All-Sufficient God

The memories of this past holiday season are sealed in my heart.  I was blessed to have my son’s and daughter’s families at home for Thanksgiving and Christmas this year which of course included both my grandsons!  My children are not often home at the same time, and I cherished the special days together.

Grandsons . . . I have two, and if it’s God’s plan, they’ll be more grandchildren.  God’s intentions for us are always good.  I remind myself of this when I can, because I remember a time I was certain I’d never be a mother, let alone a grandmother.

Everyday God’s goodness amazes me. Jeremiah 29:11 tells us God has good plans for us, plans to give us hope and a future, and even though these words were spoken by God in the old testament to the children of Israel, when you become a christian, you become heirs to God’s promises to Abraham as well.  God has good intentions for all our lives, but He has requirements as well.

Jeremiah also tells us God wants to prosper us.  Prosperity in the scriptures means sufficiency in all things, God’s grace abounding toward us.  In order for us to receive His bounty in every area of our lives, He wants us to first seek Him and His kingdom, and when we do, He promises to care and provide for us.

In my post, Adoption An Answer For The Pain, I shared my heart with you about my infertility, miscarriages and eventual adoptions.  After ten years of infertility and my first miscarriage, I gave up on everything, including God.  My pain swallowed me; and I was sick to death of listening to women complain about their kids and motherhood, or not wanting to be pregnant at all.  God, in His loving mercy allowed me to grieve and heal, and eventually I returned to His arms of forgiveness and hope, even though He’d never let me go to start with.

God had blessings planned for me.  His path was different than I’d thought of for my life, but oh, how good His ideas were for me.

If you still wait for a child, or you’re pregnant and don’t want to be, don’t give up on God. He’s not given up on you.  He wants you to have a child; perhaps through natural birth or adoption, or maybe foster care.  He is the God of life.  If you’re considering abortion, wait and seek Him first.  Allow God’s Holy Spirit to speak to you and share His good intentions for both you and your baby.

He is the “all-sufficient one” who never slumbers or sleeps.  God cares about every detail of your life and He will sustain you.

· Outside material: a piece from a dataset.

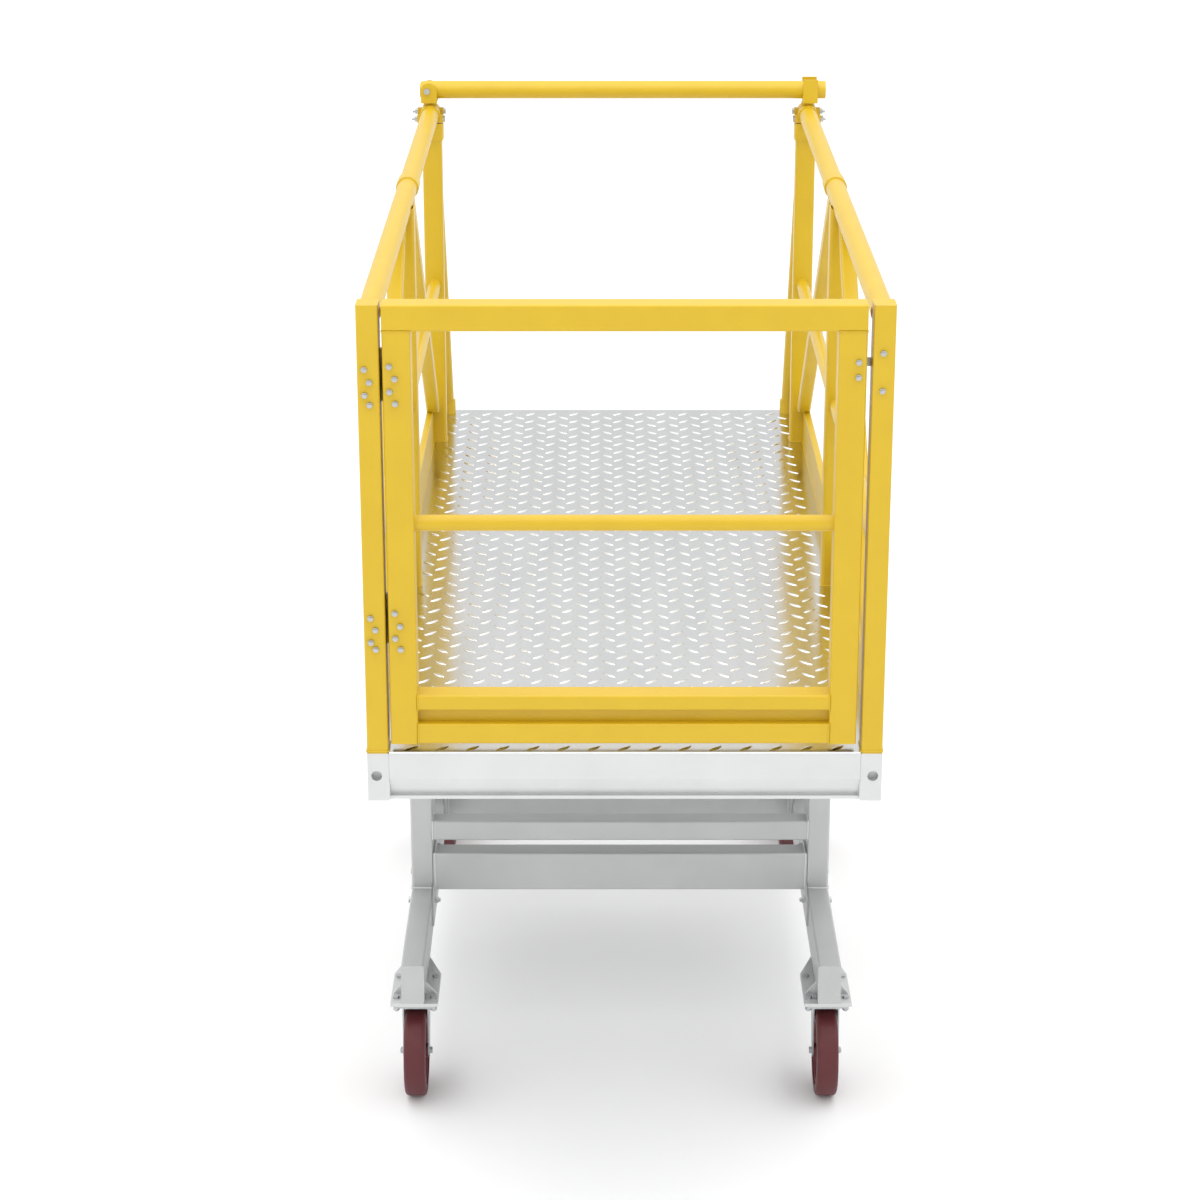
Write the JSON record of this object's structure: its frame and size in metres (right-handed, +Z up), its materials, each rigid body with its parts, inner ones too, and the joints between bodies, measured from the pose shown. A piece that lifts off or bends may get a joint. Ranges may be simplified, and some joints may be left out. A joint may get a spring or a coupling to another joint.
{
  "type": "baker scaffold",
  "caption": "Rolling work platform with a cantilevered tread plate deck, tubular guardrails, a swing gate, a lift-up drop bar and swivel casters.",
  "frame": {"origin": "on the floor under the middle of the deck", "axes": "+X across the deck to the right seen from the gate, +Y along the deck from the gate to the drop bar, +Z up"},
  "size_m": [1.282, 3.058, 2.587],
  "materials": {
    "aluminium": "satin mill finish",
    "tread_plate": "polished five-bar tread",
    "yellow_paint": "satin powder coat",
    "zinc": "zinc plated",
    "polyurethane": "satin polyurethane",
    "wheel_core": "painted cast core",
    "rubber": "matte"
  },
  "bodies": {
    "platform": {"side_beams": "aluminium", "corner_plates": "aluminium", "front_beam": "aluminium", "rear_beam": "aluminium", "deck_joists": "aluminium", "deck_plate": "tread_plate", "toe_boards": "yellow_paint", "front_posts": "yellow_paint", "mid_posts": "yellow_paint", "rear_posts": "yellow_paint", "top_rails": "yellow_paint", "rail_sleeves": "yellow_paint", "rail_tees": "yellow_paint", "tee_bolts": "zinc", "mid_rails": "yellow_paint", "diagonal_braces": "yellow_paint", "back_stays": "yellow_paint", "drop_bar_bracket": "yellow_paint", "drop_bar_pivot": "zinc", "drop_bar_cradle": "yellow_paint", "post_leaves": "zinc", "hinge_pins": "zinc", "post_bolts": "zinc", "stop_plate": "zinc", "stop_pad": "rubber", "base_rails": "aluminium", "uprights": "aluminium", "cap_plates": "aluminium", "cap_bolts": "zinc", "crossbeams": "aluminium", "gussets": "aluminium", "gusset_bolts": "zinc", "foot_plates": "aluminium", "caster_bolts": "zinc", "caster_plates": "zinc"},
    "gate": {"gate_stiles": "yellow_paint", "gate_top_rail": "yellow_paint", "gate_mid_rail": "yellow_paint", "gate_low_rails": "yellow_paint", "kick_plate": "yellow_paint", "gate_leaves": "zinc", "gate_bolts": "zinc", "stop_arm": "zinc"},
    "drop_bar": {"drop_bar": "yellow_paint"},
    "caster_fl": {"fork_fl": "zinc", "axle_fl": "zinc"},
    "wheel_fl": {"hub_fl": "wheel_core", "tread_fl": "polyurethane"},
    "caster_fr": {"fork_fr": "zinc", "axle_fr": "zinc"},
    "wheel_fr": {"hub_fr": "wheel_core", "tread_fr": "polyurethane"},
    "caster_rl": {"fork_rl": "zinc", "axle_rl": "zinc"},
    "wheel_rl": {"hub_rl": "wheel_core", "tread_rl": "polyurethane"},
    "caster_rr": {"fork_rr": "zinc", "axle_rr": "zinc"},
    "wheel_rr": {"hub_rr": "wheel_core", "tread_rr": "polyurethane"}
  },
  "joints": [
    {"name": "gate_swing", "type": "hinge", "parent": "platform", "child": "gate", "pos_m": [-0.5555, -1.45, 1.9], "axis": [0, 0, 1], "range_deg": [0, 90]},
    {"name": "drop_bar_lift", "type": "hinge", "parent": "platform", "child": "drop_bar", "pos_m": [-0.592, 1.166, 2.552], "axis": [0, -1, 0], "range_deg": [0, 90]},
    {"name": "swivel_fl", "type": "hinge", "parent": "platform", "child": "caster_fl", "pos_m": [-0.575, -0.5, 0.266], "axis": [0, 0, 1], "continuous": true},
    {"name": "roll_fl", "type": "hinge", "parent": "caster_fl", "child": "wheel_fl", "pos_m": [-0.575, -0.534, 0.127], "axis": [1, 0, 0], "continuous": true},
    {"name": "swivel_fr", "type": "hinge", "parent": "platform", "child": "caster_fr", "pos_m": [0.575, -0.5, 0.266], "axis": [0, 0, 1], "continuous": true},
    {"name": "roll_fr", "type": "hinge", "parent": "caster_fr", "child": "wheel_fr", "pos_m": [0.575, -0.534, 0.127], "axis": [1, 0, 0], "continuous": true},
    {"name": "swivel_rl", "type": "hinge", "parent": "platform", "child": "caster_rl", "pos_m": [-0.575, 1.172, 0.266], "axis": [0, 0, 1], "continuous": true},
    {"name": "roll_rl", "type": "hinge", "parent": "caster_rl", "child": "wheel_rl", "pos_m": [-0.575, 1.206, 0.127], "axis": [1, 0, 0], "continuous": true},
    {"name": "swivel_rr", "type": "hinge", "parent": "platform", "child": "caster_rr", "pos_m": [0.575, 1.172, 0.266], "axis": [0, 0, 1], "continuous": true},
    {"name": "roll_rr", "type": "hinge", "parent": "caster_rr", "child": "wheel_rr", "pos_m": [0.575, 1.206, 0.127], "axis": [1, 0, 0], "continuous": true}
  ]
}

Over time, I healed  after my miscarriage.  I prayed.  I cried out to God.  I wanted peace.  I wanted what He wanted for me because I’d come to the realization He wanted only good for me.  I stepped back and let go of my baby quest, and in His great compassion, love and timing, God brought my baby daughter into my life.  He’d wanted this for me all along.  God never let go of me and He used one woman’s choice for life to be the answer to my prayers.

He’ll do the same for you, no matter what side of the motherhood equation you’re on.

Seek Him first.  You and your child will never regret it.

Donna

 

Children-A Gift from God

 Children, too are a gift from God . . .Psalms 127

Children come into our lives in many ways.  Most are born into our families, many adopted, some fostered, mentored or rescued by the kindness and good deeds in our daily life.  No matter which way they arrive, children are a gift from God and therefore, our responsibility to love, nurture and protect.

A few days ago my daughter, who is so good at staying in touch with me when I let life sap my energy and want to hibernate, sent me a text inviting my husband and me to her house for chicken and noodles after work. My son-in-law made the delicious meal and we enjoyed the evening with them and chased our non-stop two-year old grandson around the house while he said quite pointedly, “Grandma Donna, gitta me.”  The evening at their home was the warm, comfortable time I’d dreamed of when thinking about raising my children and watching them grow into moms and dads with little ones of their own.  While at my daughter’s home, I’d left my phone in the car, so I missed a phone call from my son.  He’d left me a voicemail that touched my heart.  He told me he’d been thinking about me, praying for me, and reminded me that God cared about an issue I’ve struggled with in my life.  That was it.  Nothing about himself and his life, it was all concern for me. I was his mom, and he wanted me to know he loved me.

If you read my post Adoption-An Answer To The Pain, you know both my children are adopted and that I’ve had two miscarriages.  I went home after the evening with my daughter’s family, listened to my son’s voicemail, and wept.  God, in His merciful goodness, reminded me of the precious gift He’s given me in both of my children and grandchildren.  Because I was able to adopt, not only did I become a mom, but a grandmother, too.  The lives of children are generational, and the blessing they bring to our lives passed on through those generations.

Before my children arrived, I often cried out to God that I’d have to endure this pain all over again when the time in my life came that I should be a grandmother and would not be.  God loved me so much.  Just like He loves you.  He heard my cry and answered my prayer.

If you cannot keep and raise your child yourself, I sincerely understand this.  You can still give them your love and their life.  Prayerfully, consider adoption.  The life you carry is generational, and so many families are waiting and praying for the chance to love and care for the child you can place in their lives and hearts while caring for, and loving yourself and your child.

God will honor and bless your decision for life.

I know. . . and everyday I’m reminded.